31 JANUARY 1891, Page 13

The Snake's Pass. By Bram Stoker. (Sampson Low.)—The acting- manager

of the Lyceum has here followed up his excellent "Under the Sunset" with a good Irish story, full of storms, love, humour, dialect, villainy, and treasure-hunting. Miirtagh Murdock, the gombeen-man, who is, as is the case in most Irish novels, at once the most scoundrelly and the most important person in the book, is almost too repulsive, especially in the later stages of the story, when he attempts to murder the girl he professes, and even cherishes, a love for. In any case, Mr. Stoker might have spared us a little of the " cursing " in which the gombeen-man indulges every tenth page or so, even although his indulgence in the habit secures him several well-deserved thrashings.

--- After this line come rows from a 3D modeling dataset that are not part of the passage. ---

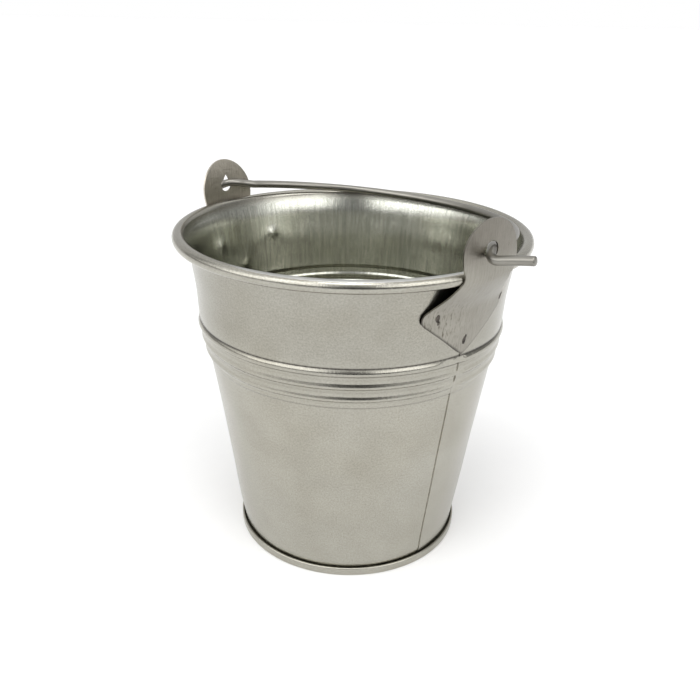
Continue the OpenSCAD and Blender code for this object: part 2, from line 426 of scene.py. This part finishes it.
def weld_faces(base, rings, spokes, flip):
    """The quads of one scar whose points start at base."""
    quads = []
    for k in range(rings):
        for i in range(spokes):
            j = (i + 1) % spokes
            inner, outer = base + k * spokes, base + (k + 1) * spokes
            quad = (inner + i, inner + j, outer + j, outer + i)
            quads.append(quad[::-1] if flip else quad)
    return quads


def make_welds():
    """Small sunken, heat-stained scars on the ears and inside the wall."""
    rings, spokes = 5, 16
    verts, faces = [], []
    for side in (1, -1):
        spots = [(t, h, 1.0) for t, h in WELDS[side]] + [(t, h, 0.6) for t, h in DRIPS[side]]
        for turn, z, size in spots:
            for face in (1, -1):
                faces += weld_faces(len(verts), rings, spokes, side * face < 0)
                verts += [weld_point(turn, z, side, face, (k / rings, size), i / spokes)
                          for k in range(rings + 1) for i in range(spokes)]
    obj = new_object("weld_marks", verts, faces, sharp=80)
    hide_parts("spot_welds")
    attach(obj, "bucket")
    return obj


# ---- bail ----

def bail_path():
    """Right half of the wire's centre line as (x, y, z) about the hinge axis, middle first."""
    arch = []
    for i in range(45):
        t = math.pi / 2 * (1 - i / 44) + math.radians(9.2) * i / 44
        y = BAIL_R * math.sin(t)
        arch.append((BAIL_R * math.cos(t), y * math.cos(BAIL_DIP), -y * math.sin(BAIL_DIP)))
    return arch + smooth_line([arch[-1]] + list(HOOK), 9)


def smooth_line(knots, steps):
    """Points on a smooth curve through the knots."""
    k = [Vector(p) for p in knots]
    k = [2 * k[0] - k[1]] + k + [2 * k[-1] - k[-2]]
    out = []
    for p0, p1, p2, p3 in zip(k, k[1:], k[2:], k[3:]):
        for i in range(1, steps + 1):
            t = i / steps
            q = 2 * p1 + (p2 - p0) * t + (2 * p0 - 5 * p1 + 4 * p2 - p3) * t ** 2
            q += (3 * p1 - p0 - 3 * p2 + p3) * t ** 3
            out.append(tuple(q / 2))
    return out


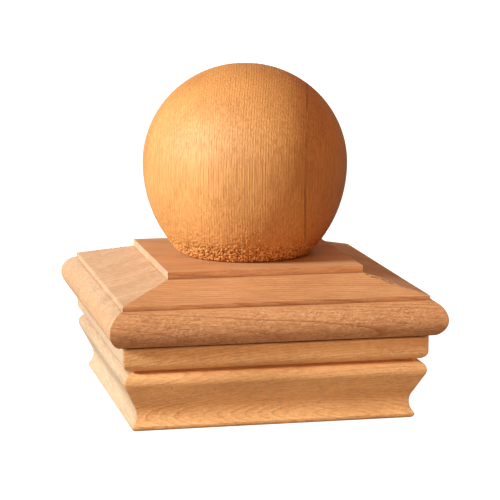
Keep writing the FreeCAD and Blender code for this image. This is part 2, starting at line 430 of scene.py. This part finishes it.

Irish character of to-day, or perhaps rather of yesterday, as represented by Andy the driver, and other characters, is well portrayed, and is besides cleverly contrasted with Saxon character, as impersonated chiefly by Arthur Severn, the somewhat too walking-gentlemanly hero. The great physical catastrophe by which the good people in the story are rendered happy, and the bad—or at least the worst— are finally disposed of, is very powerfully sketched. Altogether, Mr. Bram Stoker makes a very distinct advance as a novelist in The Snake's Pass.